You can’t cheer for Alexia; she’s a psychopath. And yet, when Titane begins to feign depth by introducing a father/child relationship with Vincent (Vincent Lindon), an aging firefighter, Ducournau appears to ask us to root for her newfound family. No matter which way you spin it, this is odd, and I just couldn’t be taken in by it. Vincent himself is very endearing. He’s a man who lost his son ten years ago, but he’s never stopped looking for him, and in this aspect, you can at the very least root for him, but other aspects make this avenue unattainable too.
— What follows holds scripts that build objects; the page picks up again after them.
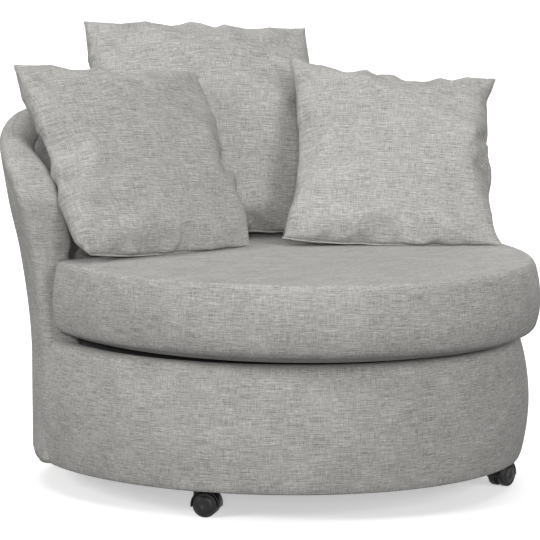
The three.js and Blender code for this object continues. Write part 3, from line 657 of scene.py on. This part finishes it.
def cushion_levels():
    """(inset, height, part, pucker) of each ring, from the underside's middle to the top's middle."""
    insets_below = (485, 420, 340, 260, 190, 130, 85, 60)
    bottom_edge = [
        (44, 2.6, "under", 0.3), (30, 7, "under", 0.6), (20, 12, "under", 0.9), (12.5, 16.4, "under", 1),
        (9.2, 18.4, "under", 1), (8.6, 19.8, "seam", 0), (6.6, 21.4, "side", 1), (3.4, 27, "side", 1),
    ]
    top_edge = [
        (6.2, -9, "side", 1), (8.4, -4.6, "side", 1), (10.6, -2.6, "seam", 0), (11.6, -0.9, "top", 1),
        (14, 0.3, "top", 1),
    ]
    insets_above = (18, 25, 35, 48, 64, 84, 108, 136, 168, 204, 244, 288, 334, 380, 424, 462, 488)
    levels = [(inset, CUSHION_BOTTOM + 0.5, "under", 0) for inset in insets_below]
    levels += [(inset, CUSHION_BOTTOM + rise, part, pucker) for inset, rise, part, pucker in bottom_edge]
    foot, head = CUSHION_BOTTOM + 27, CUSHION_TOP - 9
    for share in np.linspace(0, 1, 17)[1:-1]:
        bulge = 7.5 * (1 - abs(2 * share - 1) ** 2.2) * (1.25 - 0.5 * share)
        lean = 3.4 * (1 - share) + 6 * share * share
        levels.append((lean - bulge, foot + (head - foot) * share, "side", 1 - math.sin(math.pi * share)))
    levels += [(inset, CUSHION_TOP + rise, part, pucker) for inset, rise, part, pucker in top_edge]
    for inset in insets_above:
        levels.append((inset, CUSHION_TOP + crown_height(inset - 6), "top", max(0, 1 - inset / 40)))
    return levels


def seat_cushion():
    """The cushion's case, with a seam round its bottom and top edges, and the foam inside it."""
    levels = cushion_levels()
    count = len(OUTLINE)
    around = lengths_along(np.vstack([OUTLINE, OUTLINE[:1]]))
    height = lengths_along([(inset, z) for inset, z, _, _ in levels])
    rows, weave = [], []
    for inset, z, part, pucker in levels:
        row = []
        for c, (x, y) in enumerate(OUTLINE * (1 - inset / CUSHION_HALF_WIDTH)):
            slack = 1.6 * ripple((x, y, z), 170, 11) + 0.5 * ripple((x, y, z * 0.6), 45, 12)
            fold = 0.9 * pucker * ripple((around[c], z * 0.25, 0), 13, 14)
            fold += 0.7 * pucker * ripple((around[c], z * 0.2, 5), 37, 15)
            away = np.array([x, y, 0]) / max(math.hypot(x, y), 1)
            direction = away if part == "side" else away * 0.3 + (0, 0, 1)
            row.append((x, y, z) + direction * (slack + fold if part in ("side", "top") else 0))
        rows.append(row)
        weave.append([(x, y) for x, y, _ in row] + [tuple(row[0][:2])])
    points, faces, corners = swept(rows, weave)
    low_seam, high_seam = [r for r, level in enumerate(levels) if level[2] == "seam"]
    for r in range(low_seam, high_seam):
        for c in range(count):
            (a, b), (low, high) = around[c : c + 2], height[r : r + 2]
            corners[r * count + c] = ((a, low), (b, low), (b, high), (a, high))
    shape(
        "seat_cushion_case", points, faces, corners,
        body="seat_cushion", node="seat_cushion_cover", fill=0.85,
    )
    cover, lining = 6, 4
    foam = [
        [
            (x, y, min(max(z, CUSHION_BOTTOM + lining), CUSHION_TOP + crown_height(inset - 6) - cover))
            for x, y in OUTLINE[::2] * (1 - (inset + cover) / CUSHION_HALF_WIDTH)
        ]
        for inset, z, part, _ in levels if part != "seam"
    ]
    plain_surface("seat_cushion_core", foam, "seat_foam", "seat_cushion_foam", body="seat_cushion", fill=1)


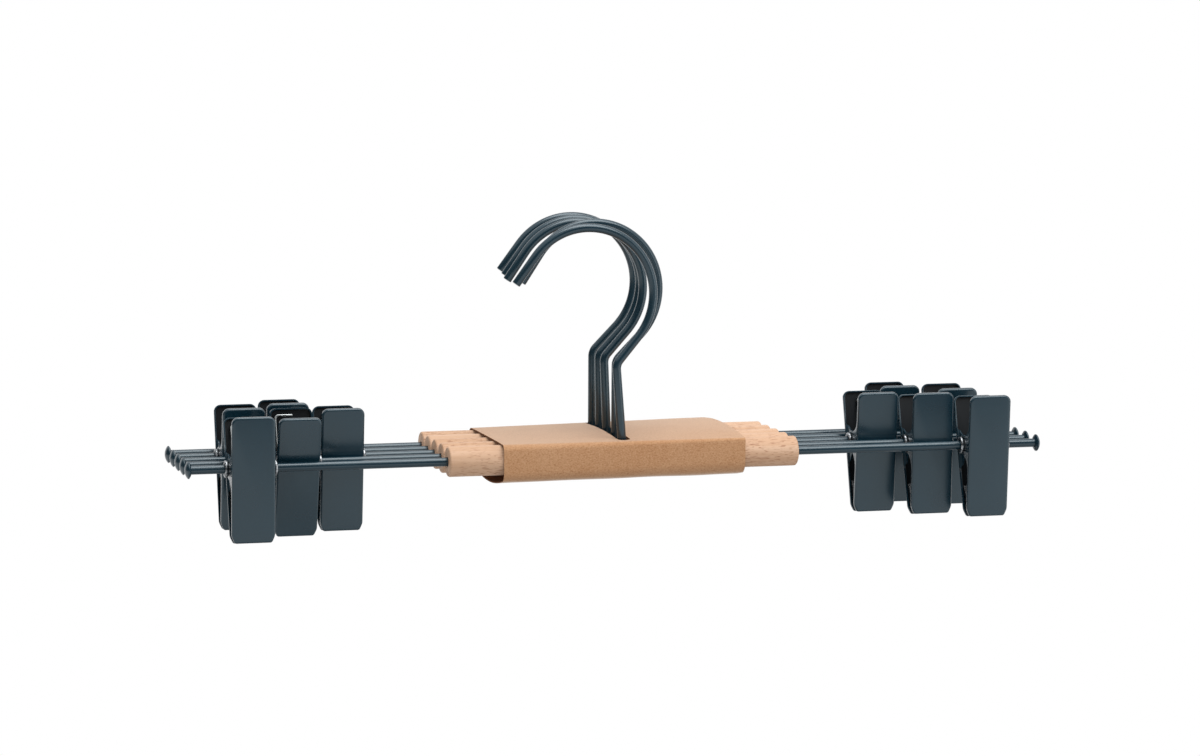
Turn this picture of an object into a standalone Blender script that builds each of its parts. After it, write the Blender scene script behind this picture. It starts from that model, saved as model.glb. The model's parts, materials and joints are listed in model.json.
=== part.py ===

All the while, as they slowly connect and we’re looking for anything to relate to, Alexia is changing. She is constantly suffering due to an interaction that is both a spoiler and beyond logical comprehension. But the suffering is supernatural and slowly destroys her body. Her methods of dealing with what’s happening to her ultimately become far more disturbing than any of the horrors she commits upon others. Which only begs the question of why? Why make something so twisted and leave it meaningless? Wickedly entertaining at times and funny at others, yet always crying out for an answer to that question; I still don’t have it.
But, for all the silliness, over the top violence and fake attempts at meaning, Titane remains impeccably crafted. Ducournau’s style is as much of a rollercoaster as her narrative but to a vastly more significant effect. She effortlessly swings the pendulum from dread-inducing brutality to genuinely funny interactions many times throughout the film. And perhaps what is most impressive is her conviction to the wildest parts of her story. Everything is displayed as viscerally as possible, which means all the body horror her fans crave forces its way front and centre pulling no shots. It’s a conviction that earns my respect and allows me to understand why this film has garnered the praise it has, but it wasn’t enough to win me over.
Roger Ebert once saw similar issues in the work of David Lynch, most famously in Blue Velvet. Later in life, he became a great admirer of the man. I suppose he saw his films from a new point of view and found some enlightenment. I find Titane cruel, bizarre, and empty, but I still respect it, and I hope one day to find that same enlightenment because if there is something here to love, I want to love it too.